Open questions for review

  1. Register return value. Confirmed choice: default-to-no-ops over returning an error (keeps the API non-breaking). If reviewers prefer the validating Register(...) error variant, it is a larger, mock-regenerating change β€” flag if wanted.
  2. Restart-reset default of 30 s. Taken verbatim from the resolved O1. Confirm this is the right default for the common embedder.
  3. Best-effort reverse-stop after deadline. Confirm the "abandon and continue, leaving the goroutine to finish" semantics (vs. abandoning all remaining stops at the first deadline breach).
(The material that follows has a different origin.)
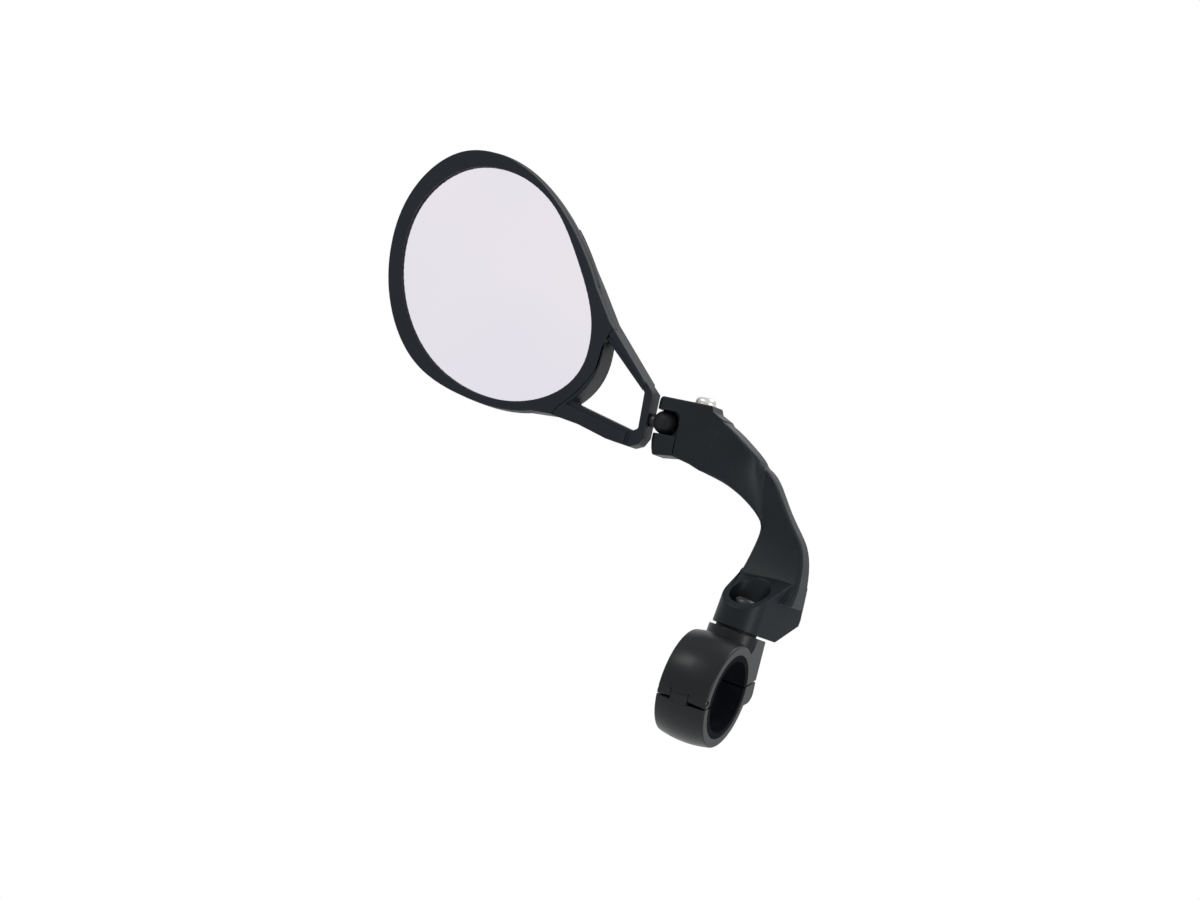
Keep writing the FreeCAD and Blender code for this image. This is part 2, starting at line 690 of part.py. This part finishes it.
def bezel():
    ring = head_plan(front_y, bezel_back).cut(beyond_bezel(-fit_gap))
    skirt = egg_prism(rim_width - case_wall - 3 * fit_gap, bezel_back, bezel_back + bezel_spigot)
    ring = ring.fuse(skirt).cut(egg_prism(0, 0, far))
    ring = ring.cut(egg_prism(lip_cover + fit_gap, 0, far).common(glass_ball(0)))
    return ring.cut(rail_bevels()).removeSplitter()


def mirror_glass():
    return curved_sheet(lip_cover, 0, glass_thickness)


def glass_pad():
    return curved_sheet(-pad_inset, glass_thickness, pad_thickness)


def backing_plate():
    return curved_sheet(lip_cover, glass_thickness + pad_thickness, plate_thickness)


pieces = {
    "clamp_body": clamp_body,
    "clamp_cap": clamp_cap,
    "upper_shim": lambda: shim(True),
    "lower_shim": lambda: shim(False),
    "hinge_pin": hinge_pin,
    "pivot_insert": pivot_insert,
    "clamp_insert": clamp_insert,
    "clamp_washer": clamp_washer,
    "clamp_screw": clamp_screw,
    "swivel_spacer": swivel_spacer,
    "pivot_washer": pivot_washer,
    "pivot_screw": pivot_screw,
    "arm": arm,
    "ball_jaw": ball_jaw,
    "jaw_insert": jaw_insert,
    "jaw_washer": jaw_washer,
    "jaw_screw": jaw_screw,
    "ball_liner": ball_liner,
    "pivot_ball": pivot_ball,
    "ball_stud": ball_stud,
    "rear_case": rear_case,
    "bezel": bezel,
    "mirror_glass": mirror_glass,
    "glass_pad": glass_pad,
    "backing_plate": backing_plate,
}

os.makedirs("parts", exist_ok=True)
for name, make in pieces.items():
    shape = make()
    box = shape.BoundBox
    state = "valid" if shape.isValid() else "NOT VALID"
    corners = [round(v, 1) for v in (box.XMin, box.YMin, box.ZMin, box.XMax, box.YMax, box.ZMax)]
    print(name, len(shape.Solids), "solid(s)", state, round(shape.Volume), "mm3", corners)
    shape.exportStep("parts/" + name + ".step")
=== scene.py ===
import json
import math

import bmesh
import bpy
from mathutils import Matrix, Vector
from mathutils.bvhtree import BVHTree


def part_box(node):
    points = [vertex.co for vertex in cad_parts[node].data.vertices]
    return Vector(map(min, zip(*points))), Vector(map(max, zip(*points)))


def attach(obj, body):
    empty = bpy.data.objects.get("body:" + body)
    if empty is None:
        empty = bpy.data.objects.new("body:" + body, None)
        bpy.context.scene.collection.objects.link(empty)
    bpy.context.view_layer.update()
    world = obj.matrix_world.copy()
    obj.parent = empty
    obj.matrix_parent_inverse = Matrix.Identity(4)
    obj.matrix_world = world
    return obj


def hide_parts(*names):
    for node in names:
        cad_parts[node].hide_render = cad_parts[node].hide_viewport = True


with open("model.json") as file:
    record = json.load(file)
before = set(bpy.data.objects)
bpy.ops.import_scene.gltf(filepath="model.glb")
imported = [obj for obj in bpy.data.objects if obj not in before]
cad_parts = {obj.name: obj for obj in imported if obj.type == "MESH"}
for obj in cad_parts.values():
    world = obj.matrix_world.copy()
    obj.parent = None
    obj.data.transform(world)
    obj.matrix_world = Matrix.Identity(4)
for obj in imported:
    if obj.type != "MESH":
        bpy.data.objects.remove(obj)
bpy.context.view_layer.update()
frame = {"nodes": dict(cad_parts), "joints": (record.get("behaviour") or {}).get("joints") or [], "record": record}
record = frame["record"]
bodyOf = {node: body for body, nodes in record["behaviour"]["bodies"].items() for node in nodes}
slotOf = {part["node"]: part["material_slot"] for part in record["subparts"]}
jointNamed = {joint["name"]: joint for joint in frame["joints"]}
mm = 0.001


# shader maths: a Field is one socket, and an expression on Fields adds its nodes

class Field:
    def __init__(self, look, socket):
        self.look = look
        self.socket = socket

    def __add__(self, other):
        return self.look.maths("ADD", self, other)

    def __sub__(self, other):
        return self.look.maths("SUBTRACT", self, other)

    def __mul__(self, other):
        return self.look.maths("MULTIPLY", self, other)

    def __rsub__(self, other):
        return self.look.maths("SUBTRACT", other, self)

    __radd__ = __add__
    __rmul__ = __mul__


class Look:
    def __init__(self, name):
        self.material = bpy.data.materials.new(name)
        self.material.use_nodes = True
        self.tree = self.material.node_tree
        self.tree.nodes.clear()
        self.place = self.add("ShaderNodeTexCoord", output="Object")

    # settings are set first, then each socket takes a value or a Field
    def add(self, kind, settings=None, sockets=None, output=0):
        node = self.tree.nodes.new(kind)
        for key, value in (settings or {}).items():
            setattr(node, key, value)
        for key, value in (sockets or {}).items():
            if isinstance(value, Field):
                self.tree.links.new(value.socket, node.inputs[key])
            else:
                node.inputs[key].default_value = value
        return Field(self, node.outputs[output]) if node.outputs else None  # the output node has none

    def maths(self, operation, a, b):
        return self.add("ShaderNodeMath", {"operation": operation}, {0: a, 1: b})

    # 0 up to low, 1 from high on
    def clamped(self, value, low, high):
        return self.add("ShaderNodeMapRange", {}, {"Value": value, "From Min": low, "From Max": high})

    def noise(self, scale, detail=4.0, rough=0.55, where=None):
        return self.add("ShaderNodeTexNoise", {"noise_dimensions": "3D"},
                        {"Vector": where or self.place, "Scale": scale, "Detail": detail, "Roughness": rough})

    # noise at a scale of its own along x, y and z
    def streaks(self, scales, detail, rough):
        where = self.add("ShaderNodeMapping", {}, {"Vector": self.place, "Scale": scales})
        return self.noise(1.0, detail, rough, where)

    def blend(self, share, a, b):
        colours = [c if isinstance(c, Field) else (*c, 1.0) for c in (a, b)]
        return self.add("ShaderNodeMix", {"data_type": "RGBA"}, {0: share, 6: colours[0], 7: colours[1]}, 2)

    # 1 along outer edges, 0 elsewhere: how far a rounded normal leans from the face's own
    def edges(self, radius, leanFrom=0.01, leanTo=0.12):
        rounded = self.add("ShaderNodeBevel", {"samples": 4}, {"Radius": radius})
        own = self.add("ShaderNodeNewGeometry", output="Normal")
        facing = self.add("ShaderNodeVectorMath", {"operation": "DOT_PRODUCT"}, {0: rounded, 1: own}, 1)
        return self.clamped(1 - facing, leanFrom, leanTo)

    def bump(self, height, distance, strength):
        return self.add("ShaderNodeBump", {}, {"Height": height, "Distance": distance, "Strength": strength})

    def finish(self, sockets):
        shader = self.add("ShaderNodeBsdfPrincipled", {}, sockets)
        self.add("ShaderNodeOutputMaterial", {}, {"Surface": shader})
        return self.material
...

  4. E2E ran locally; integration tests pending CI. The controls BDD E2E suite (INT_TEST_E2E_CONTROLS=1 just test-e2e) ran green in this worktree. The INT_TEST=1 just test-integration group (which also stands up real servers) was not separately run here; the *_integration_test.go files compile against the new API. Please confirm the integration group in CI.
  5. Timing tolerances. TestForceStop_* uses a 100 ms shutdown timeout and TestReadiness_FailsClosed* blocks the first async run via a channel. These are poll/Eventually-based, not hard sleeps, but confirm the tolerances hold on slower CI runners under -race.